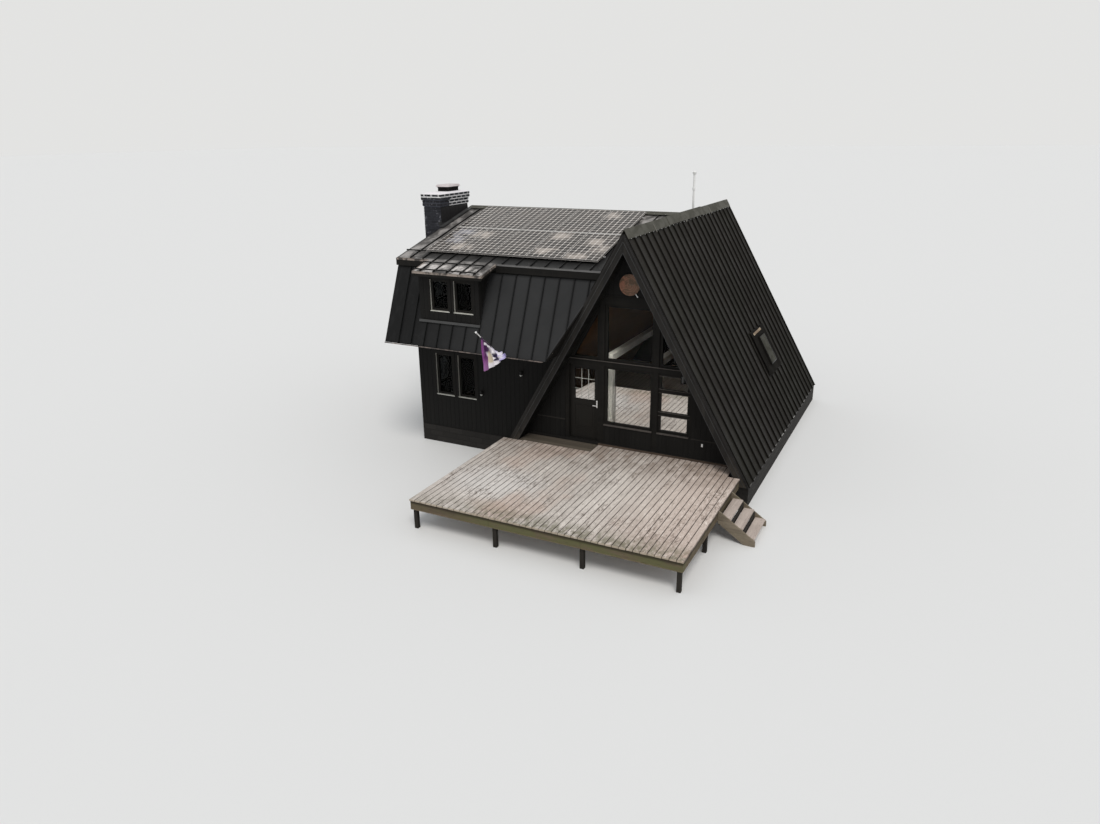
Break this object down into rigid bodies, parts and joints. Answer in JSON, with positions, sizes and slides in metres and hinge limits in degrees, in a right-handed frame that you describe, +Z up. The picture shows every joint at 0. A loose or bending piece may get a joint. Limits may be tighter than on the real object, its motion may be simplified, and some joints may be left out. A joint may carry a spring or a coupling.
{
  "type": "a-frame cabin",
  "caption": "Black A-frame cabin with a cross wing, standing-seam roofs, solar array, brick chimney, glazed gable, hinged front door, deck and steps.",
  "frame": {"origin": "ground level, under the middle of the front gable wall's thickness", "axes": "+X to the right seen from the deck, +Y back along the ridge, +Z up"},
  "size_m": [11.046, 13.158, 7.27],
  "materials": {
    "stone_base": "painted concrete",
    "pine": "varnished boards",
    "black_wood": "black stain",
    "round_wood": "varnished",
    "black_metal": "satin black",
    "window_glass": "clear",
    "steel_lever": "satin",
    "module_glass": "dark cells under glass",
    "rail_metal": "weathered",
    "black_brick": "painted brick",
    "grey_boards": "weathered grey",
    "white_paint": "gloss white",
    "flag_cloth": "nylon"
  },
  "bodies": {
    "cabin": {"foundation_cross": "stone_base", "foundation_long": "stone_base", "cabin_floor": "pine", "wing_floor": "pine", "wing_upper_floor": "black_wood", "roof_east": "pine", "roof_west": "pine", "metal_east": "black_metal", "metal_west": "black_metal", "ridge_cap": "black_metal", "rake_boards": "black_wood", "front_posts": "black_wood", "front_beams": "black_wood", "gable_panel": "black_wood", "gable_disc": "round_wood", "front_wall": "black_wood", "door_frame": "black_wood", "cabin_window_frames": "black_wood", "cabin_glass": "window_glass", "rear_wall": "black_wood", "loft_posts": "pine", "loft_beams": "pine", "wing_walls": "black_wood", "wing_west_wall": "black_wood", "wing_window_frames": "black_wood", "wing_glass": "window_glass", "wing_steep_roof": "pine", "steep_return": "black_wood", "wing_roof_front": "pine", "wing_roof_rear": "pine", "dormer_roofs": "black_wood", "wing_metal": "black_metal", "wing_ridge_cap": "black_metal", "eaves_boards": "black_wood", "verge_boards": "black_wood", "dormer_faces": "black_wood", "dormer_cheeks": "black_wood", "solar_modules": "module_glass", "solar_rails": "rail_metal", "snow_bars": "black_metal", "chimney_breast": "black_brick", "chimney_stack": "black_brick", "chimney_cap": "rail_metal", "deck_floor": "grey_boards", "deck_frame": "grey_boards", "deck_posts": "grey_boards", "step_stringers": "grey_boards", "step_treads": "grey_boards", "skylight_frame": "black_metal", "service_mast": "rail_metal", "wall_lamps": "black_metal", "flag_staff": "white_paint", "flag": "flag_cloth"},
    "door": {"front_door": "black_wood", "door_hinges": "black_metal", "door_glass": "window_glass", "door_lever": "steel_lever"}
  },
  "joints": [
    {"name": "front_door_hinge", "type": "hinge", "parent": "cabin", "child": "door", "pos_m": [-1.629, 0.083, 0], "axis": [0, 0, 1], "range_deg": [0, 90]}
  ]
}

- _Aim of the task_: From the preceding material, extract every line exactly.

- _Problem solution_:
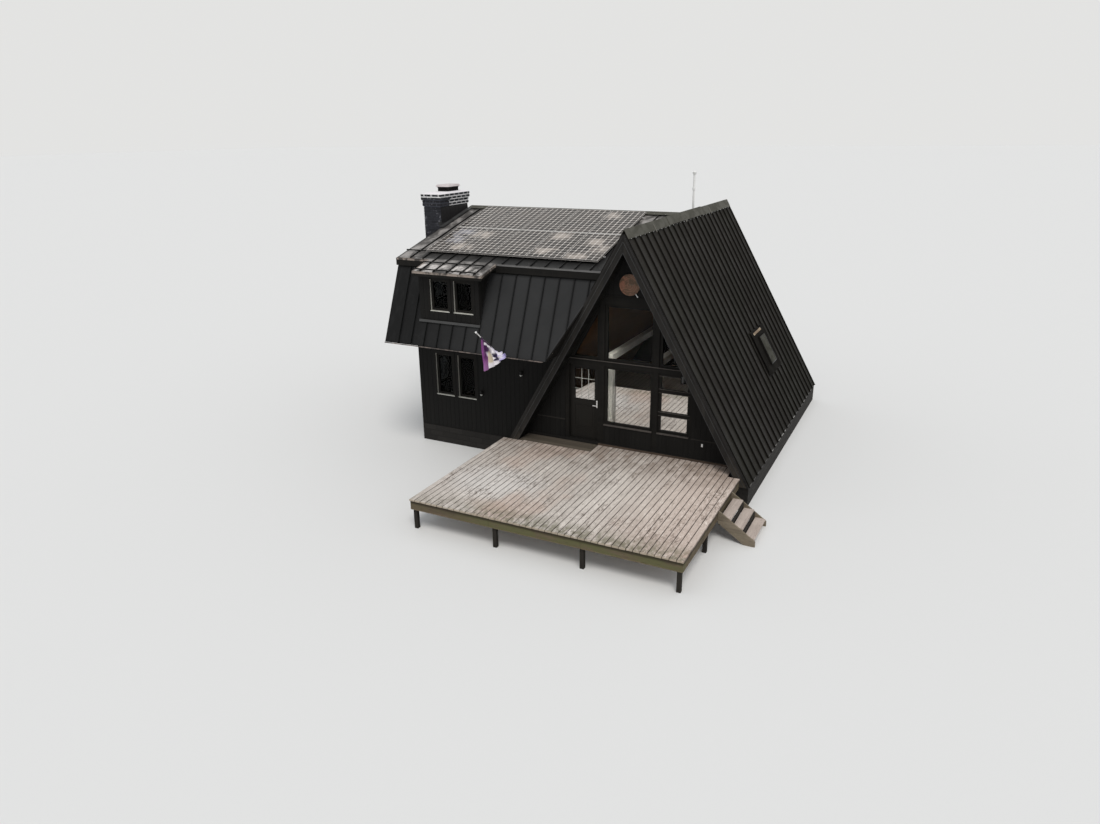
Break this object down into rigid bodies, parts and joints. Answer in JSON, with positions, sizes and slides in metres and hinge limits in degrees, in a right-handed frame that you describe, +Z up. The picture shows every joint at 0. A loose or bending piece may get a joint. Limits may be tighter than on the real object, its motion may be simplified, and some joints may be left out. A joint may carry a spring or a coupling.
{
  "type": "a-frame cabin",
  "caption": "Black A-frame cabin with a cross wing, standing-seam roofs, solar array, brick chimney, glazed gable, hinged front door, deck and steps.",
  "frame": {"origin": "ground level, under the middle of the front gable wall's thickness", "axes": "+X to the right seen from the deck, +Y back along the ridge, +Z up"},
  "size_m": [11.046, 13.158, 7.27],
  "materials": {
    "stone_base": "painted concrete",
    "pine": "varnished boards",
    "black_wood": "black stain",
    "round_wood": "varnished",
    "black_metal": "satin black",
    "window_glass": "clear",
    "steel_lever": "satin",
    "module_glass": "dark cells under glass",
    "rail_metal": "weathered",
    "black_brick": "painted brick",
    "grey_boards": "weathered grey",
    "white_paint": "gloss white",
    "flag_cloth": "nylon"
  },
  "bodies": {
    "cabin": {"foundation_cross": "stone_base", "foundation_long": "stone_base", "cabin_floor": "pine", "wing_floor": "pine", "wing_upper_floor": "black_wood", "roof_east": "pine", "roof_west": "pine", "metal_east": "black_metal", "metal_west": "black_metal", "ridge_cap": "black_metal", "rake_boards": "black_wood", "front_posts": "black_wood", "front_beams": "black_wood", "gable_panel": "black_wood", "gable_disc": "round_wood", "front_wall": "black_wood", "door_frame": "black_wood", "cabin_window_frames": "black_wood", "cabin_glass": "window_glass", "rear_wall": "black_wood", "loft_posts": "pine", "loft_beams": "pine", "wing_walls": "black_wood", "wing_west_wall": "black_wood", "wing_window_frames": "black_wood", "wing_glass": "window_glass", "wing_steep_roof": "pine", "steep_return": "black_wood", "wing_roof_front": "pine", "wing_roof_rear": "pine", "dormer_roofs": "black_wood", "wing_metal": "black_metal", "wing_ridge_cap": "black_metal", "eaves_boards": "black_wood", "verge_boards": "black_wood", "dormer_faces": "black_wood", "dormer_cheeks": "black_wood", "solar_modules": "module_glass", "solar_rails": "rail_metal", "snow_bars": "black_metal", "chimney_breast": "black_brick", "chimney_stack": "black_brick", "chimney_cap": "rail_metal", "deck_floor": "grey_boards", "deck_frame": "grey_boards", "deck_posts": "grey_boards", "step_stringers": "grey_boards", "step_treads": "grey_boards", "skylight_frame": "black_metal", "service_mast": "rail_metal", "wall_lamps": "black_metal", "flag_staff": "white_paint", "flag": "flag_cloth"},
    "door": {"front_door": "black_wood", "door_hinges": "black_metal", "door_glass": "window_glass", "door_lever": "steel_lever"}
  },
  "joints": [
    {"name": "front_door_hinge", "type": "hinge", "parent": "cabin", "child": "door", "pos_m": [-1.629, 0.083, 0], "axis": [0, 0, 1], "range_deg": [0, 90]}
  ]
}